───── SOURCE DATA ─────

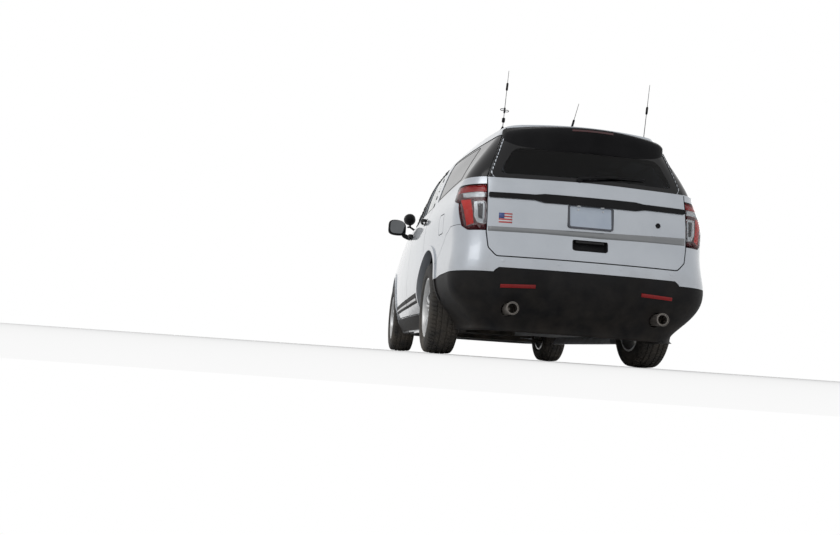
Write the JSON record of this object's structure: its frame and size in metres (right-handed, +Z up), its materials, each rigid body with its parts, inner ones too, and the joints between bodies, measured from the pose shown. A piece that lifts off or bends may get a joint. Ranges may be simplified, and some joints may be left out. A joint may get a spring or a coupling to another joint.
{
  "type": "police patrol car",
  "caption": "Mid-size patrol car with a wagon body: hollow cabin, opening doors, hood, tailgate and fuel flap, steered front wheels, roof antennas and a pillar spot lamp.",
  "frame": {"origin": "on the ground under the middle of the car's length, on its centre plane", "axes": "+X to the front, +Y to the car's left, +Z up"},
  "size_m": [5.0046, 2.29, 2.1669],
  "materials": {
    "body_paint": "silver metallic paint",
    "inner_paint": "grey primer",
    "black_trim": "moulded black plastic",
    "liner_plastic": "rough black plastic",
    "lamp_clear": "clear lamp lens",
    "lamp_red": "red lamp lens",
    "glass_clear": "tinted glass",
    "glass_dark": "dark privacy glass",
    "chassis_metal": "black painted steel",
    "engine_metal": "cast aluminium",
    "exhaust_metal": "stainless steel",
    "wheel_metal": "painted alloy",
    "tyre_rubber": "black rubber",
    "seat_fabric": "dark cloth",
    "cabin_plastic": "grained cabin plastic"
  },
  "bodies": {
    "body": {"antennas": "black_trim", "cowl_panel": "black_trim", "dashboard": "cabin_plastic", "door_frames": "inner_paint", "engine_block": "engine_metal", "exhaust": "exhaust_metal", "floor_pan": "inner_paint", "front_bumper": "body_paint", "front_fenders": "body_paint", "front_seats": "seat_fabric", "front_subframe": "chassis_metal", "front_wheel_liners": "liner_plastic", "fuel_tank": "liner_plastic", "grille": "black_trim", "head_lamps": "lamp_clear", "nose_panel": "body_paint", "quarter_windows": "glass_dark", "radiator": "chassis_metal", "rear_bumper": "body_paint", "rear_seat": "seat_fabric", "rear_subframe": "chassis_metal", "rear_valance": "black_trim", "rear_wheel_liners": "liner_plastic", "roof_panel": "body_paint", "side_panels": "body_paint", "sill_trims": "black_trim", "spot_lamp": "black_trim", "tail_lamps": "lamp_red", "windshield": "glass_clear"},
    "knuckle_left": {"steering_knuckle_left": "chassis_metal"},
    "knuckle_right": {"steering_knuckle_right": "chassis_metal"},
    "wheel_front_left": {"front_wheel_left": "wheel_metal", "front_tyre_left": "tyre_rubber"},
    "wheel_front_right": {"front_wheel_right": "wheel_metal", "front_tyre_right": "tyre_rubber"},
    "wheel_rear_left": {"rear_wheel_left": "wheel_metal", "rear_tyre_left": "tyre_rubber"},
    "wheel_rear_right": {"rear_wheel_right": "wheel_metal", "rear_tyre_right": "tyre_rubber"},
    "front_door_left": {"front_door_left": "body_paint", "front_door_window_left": "glass_clear", "door_mirror_left": "black_trim"},
    "front_door_right": {"front_door_right": "body_paint", "front_door_window_right": "glass_clear", "door_mirror_right": "black_trim"},
    "rear_door_left": {"rear_door_left": "body_paint", "rear_door_window_left": "glass_clear"},
    "rear_door_right": {"rear_door_right": "body_paint", "rear_door_window_right": "glass_clear"},
    "tailgate": {"tailgate": "body_paint", "tailgate_window": "glass_dark", "rear_spoiler": "black_trim", "tailgate_strip": "black_trim"},
    "hood": {"hood": "body_paint"},
    "fuel_door": {"fuel_door": "body_paint"},
    "steering_wheel": {"steering_wheel": "cabin_plastic"}
  },
  "joints": [
    {"name": "steer_left", "type": "hinge", "parent": "body", "child": "knuckle_left", "pos_m": [1.573, 0.79, 0.215], "axis": [0, -0.2349, 0.972], "range_deg": [-33, 33]},
    {"name": "steer_right", "type": "hinge", "parent": "body", "child": "knuckle_right", "pos_m": [1.573, -0.79, 0.215], "axis": [0, 0.2349, 0.972], "range_deg": [-33, 33]},
    {"name": "steering_wheel_turn", "type": "hinge", "parent": "body", "child": "steering_wheel", "pos_m": [0.64, 0.37, 0.95], "axis": [-0.9063, 0, 0.4226], "range_deg": [-528, 528]},
    {"name": "front_left_spin", "type": "hinge", "parent": "knuckle_left", "child": "wheel_front_left", "pos_m": [1.573, 0.851, 0.363], "axis": [0, 1, 0], "continuous": true},
    {"name": "front_right_spin", "type": "hinge", "parent": "knuckle_right", "child": "wheel_front_right", "pos_m": [1.573, -0.851, 0.363], "axis": [0, 1, 0], "continuous": true},
    {"name": "rear_left_spin", "type": "hinge", "parent": "body", "child": "wheel_rear_left", "pos_m": [-1.287, 0.851, 0.363], "axis": [0, 1, 0], "continuous": true},
    {"name": "rear_right_spin", "type": "hinge", "parent": "body", "child": "wheel_rear_right", "pos_m": [-1.287, -0.851, 0.363], "axis": [0, 1, 0], "continuous": true},
    {"name": "front_door_left_hinge", "type": "hinge", "parent": "body", "child": "front_door_left", "pos_m": [0.98, 0.977, 0.7], "axis": [0, 0, -1], "range_deg": [0, 70]},
    {"name": "front_door_right_hinge", "type": "hinge", "parent": "body", "child": "front_door_right", "pos_m": [0.98, -0.977, 0.7], "axis": [0, 0, 1], "range_deg": [0, 70]},
    {"name": "rear_door_left_hinge", "type": "hinge", "parent": "body", "child": "rear_door_left", "pos_m": [-0.123, 0.994, 0.7], "axis": [0, 0, -1], "range_deg": [0, 70]},
    {"name": "rear_door_right_hinge", "type": "hinge", "parent": "body", "child": "rear_door_right", "pos_m": [-0.123, -0.994, 0.7], "axis": [0, 0, 1], "range_deg": [0, 70]},
    {"name": "tailgate_hinge", "type": "hinge", "parent": "body", "child": "tailgate", "pos_m": [-2.105, 0, 1.699], "axis": [0, 1, 0], "range_deg": [0, 85]},
    {"name": "hood_hinge", "type": "hinge", "parent": "body", "child": "hood", "pos_m": [1.35, 0, 1.212], "axis": [0, -1, 0], "range_deg": [0, 50]},
    {"name": "fuel_door_hinge", "type": "hinge", "parent": "body", "child": "fuel_door", "pos_m": [-1.671, 0.944, 0.975], "axis": [0, 0.0321, -0.9995], "range_deg": [0, 85]}
  ],
  "couplings": [
    {"joint": "steer_right", "follows": "steer_left", "ratio": 1},
    {"joint": "steering_wheel_turn", "follows": "steer_left", "ratio": 16}
  ]
}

─────

Using the data above, return each line exactly as written.

• [WRITTEN RESPONSE]
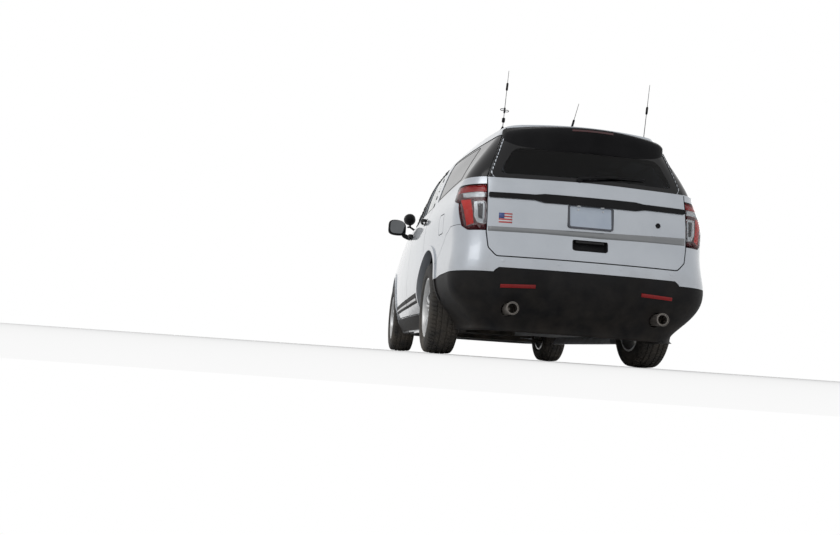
Write the JSON record of this object's structure: its frame and size in metres (right-handed, +Z up), its materials, each rigid body with its parts, inner ones too, and the joints between bodies, measured from the pose shown. A piece that lifts off or bends may get a joint. Ranges may be simplified, and some joints may be left out. A joint may get a spring or a coupling to another joint.
{
  "type": "police patrol car",
  "caption": "Mid-size patrol car with a wagon body: hollow cabin, opening doors, hood, tailgate and fuel flap, steered front wheels, roof antennas and a pillar spot lamp.",
  "frame": {"origin": "on the ground under the middle of the car's length, on its centre plane", "axes": "+X to the front, +Y to the car's left, +Z up"},
  "size_m": [5.0046, 2.29, 2.1669],
  "materials": {
    "body_paint": "silver metallic paint",
    "inner_paint": "grey primer",
    "black_trim": "moulded black plastic",
    "liner_plastic": "rough black plastic",
    "lamp_clear": "clear lamp lens",
    "lamp_red": "red lamp lens",
    "glass_clear": "tinted glass",
    "glass_dark": "dark privacy glass",
    "chassis_metal": "black painted steel",
    "engine_metal": "cast aluminium",
    "exhaust_metal": "stainless steel",
    "wheel_metal": "painted alloy",
    "tyre_rubber": "black rubber",
    "seat_fabric": "dark cloth",
    "cabin_plastic": "grained cabin plastic"
  },
  "bodies": {
    "body": {"antennas": "black_trim", "cowl_panel": "black_trim", "dashboard": "cabin_plastic", "door_frames": "inner_paint", "engine_block": "engine_metal", "exhaust": "exhaust_metal", "floor_pan": "inner_paint", "front_bumper": "body_paint", "front_fenders": "body_paint", "front_seats": "seat_fabric", "front_subframe": "chassis_metal", "front_wheel_liners": "liner_plastic", "fuel_tank": "liner_plastic", "grille": "black_trim", "head_lamps": "lamp_clear", "nose_panel": "body_paint", "quarter_windows": "glass_dark", "radiator": "chassis_metal", "rear_bumper": "body_paint", "rear_seat": "seat_fabric", "rear_subframe": "chassis_metal", "rear_valance": "black_trim", "rear_wheel_liners": "liner_plastic", "roof_panel": "body_paint", "side_panels": "body_paint", "sill_trims": "black_trim", "spot_lamp": "black_trim", "tail_lamps": "lamp_red", "windshield": "glass_clear"},
    "knuckle_left": {"steering_knuckle_left": "chassis_metal"},
    "knuckle_right": {"steering_knuckle_right": "chassis_metal"},
    "wheel_front_left": {"front_wheel_left": "wheel_metal", "front_tyre_left": "tyre_rubber"},
    "wheel_front_right": {"front_wheel_right": "wheel_metal", "front_tyre_right": "tyre_rubber"},
    "wheel_rear_left": {"rear_wheel_left": "wheel_metal", "rear_tyre_left": "tyre_rubber"},
    "wheel_rear_right": {"rear_wheel_right": "wheel_metal", "rear_tyre_right": "tyre_rubber"},
    "front_door_left": {"front_door_left": "body_paint", "front_door_window_left": "glass_clear", "door_mirror_left": "black_trim"},
    "front_door_right": {"front_door_right": "body_paint", "front_door_window_right": "glass_clear", "door_mirror_right": "black_trim"},
    "rear_door_left": {"rear_door_left": "body_paint", "rear_door_window_left": "glass_clear"},
    "rear_door_right": {"rear_door_right": "body_paint", "rear_door_window_right": "glass_clear"},
    "tailgate": {"tailgate": "body_paint", "tailgate_window": "glass_dark", "rear_spoiler": "black_trim", "tailgate_strip": "black_trim"},
    "hood": {"hood": "body_paint"},
    "fuel_door": {"fuel_door": "body_paint"},
    "steering_wheel": {"steering_wheel": "cabin_plastic"}
  },
  "joints": [
    {"name": "steer_left", "type": "hinge", "parent": "body", "child": "knuckle_left", "pos_m": [1.573, 0.79, 0.215], "axis": [0, -0.2349, 0.972], "range_deg": [-33, 33]},
    {"name": "steer_right", "type": "hinge", "parent": "body", "child": "knuckle_right", "pos_m": [1.573, -0.79, 0.215], "axis": [0, 0.2349, 0.972], "range_deg": [-33, 33]},
    {"name": "steering_wheel_turn", "type": "hinge", "parent": "body", "child": "steering_wheel", "pos_m": [0.64, 0.37, 0.95], "axis": [-0.9063, 0, 0.4226], "range_deg": [-528, 528]},
    {"name": "front_left_spin", "type": "hinge", "parent": "knuckle_left", "child": "wheel_front_left", "pos_m": [1.573, 0.851, 0.363], "axis": [0, 1, 0], "continuous": true},
    {"name": "front_right_spin", "type": "hinge", "parent": "knuckle_right", "child": "wheel_front_right", "pos_m": [1.573, -0.851, 0.363], "axis": [0, 1, 0], "continuous": true},
    {"name": "rear_left_spin", "type": "hinge", "parent": "body", "child": "wheel_rear_left", "pos_m": [-1.287, 0.851, 0.363], "axis": [0, 1, 0], "continuous": true},
    {"name": "rear_right_spin", "type": "hinge", "parent": "body", "child": "wheel_rear_right", "pos_m": [-1.287, -0.851, 0.363], "axis": [0, 1, 0], "continuous": true},
    {"name": "front_door_left_hinge", "type": "hinge", "parent": "body", "child": "front_door_left", "pos_m": [0.98, 0.977, 0.7], "axis": [0, 0, -1], "range_deg": [0, 70]},
    {"name": "front_door_right_hinge", "type": "hinge", "parent": "body", "child": "front_door_right", "pos_m": [0.98, -0.977, 0.7], "axis": [0, 0, 1], "range_deg": [0, 70]},
    {"name": "rear_door_left_hinge", "type": "hinge", "parent": "body", "child": "rear_door_left", "pos_m": [-0.123, 0.994, 0.7], "axis": [0, 0, -1], "range_deg": [0, 70]},
    {"name": "rear_door_right_hinge", "type": "hinge", "parent": "body", "child": "rear_door_right", "pos_m": [-0.123, -0.994, 0.7], "axis": [0, 0, 1], "range_deg": [0, 70]},
    {"name": "tailgate_hinge", "type": "hinge", "parent": "body", "child": "tailgate", "pos_m": [-2.105, 0, 1.699], "axis": [0, 1, 0], "range_deg": [0, 85]},
    {"name": "hood_hinge", "type": "hinge", "parent": "body", "child": "hood", "pos_m": [1.35, 0, 1.212], "axis": [0, -1, 0], "range_deg": [0, 50]},
    {"name": "fuel_door_hinge", "type": "hinge", "parent": "body", "child": "fuel_door", "pos_m": [-1.671, 0.944, 0.975], "axis": [0, 0.0321, -0.9995], "range_deg": [0, 85]}
  ],
  "couplings": [
    {"joint": "steer_right", "follows": "steer_left", "ratio": 1},
    {"joint": "steering_wheel_turn", "follows": "steer_left", "ratio": 16}
  ]
}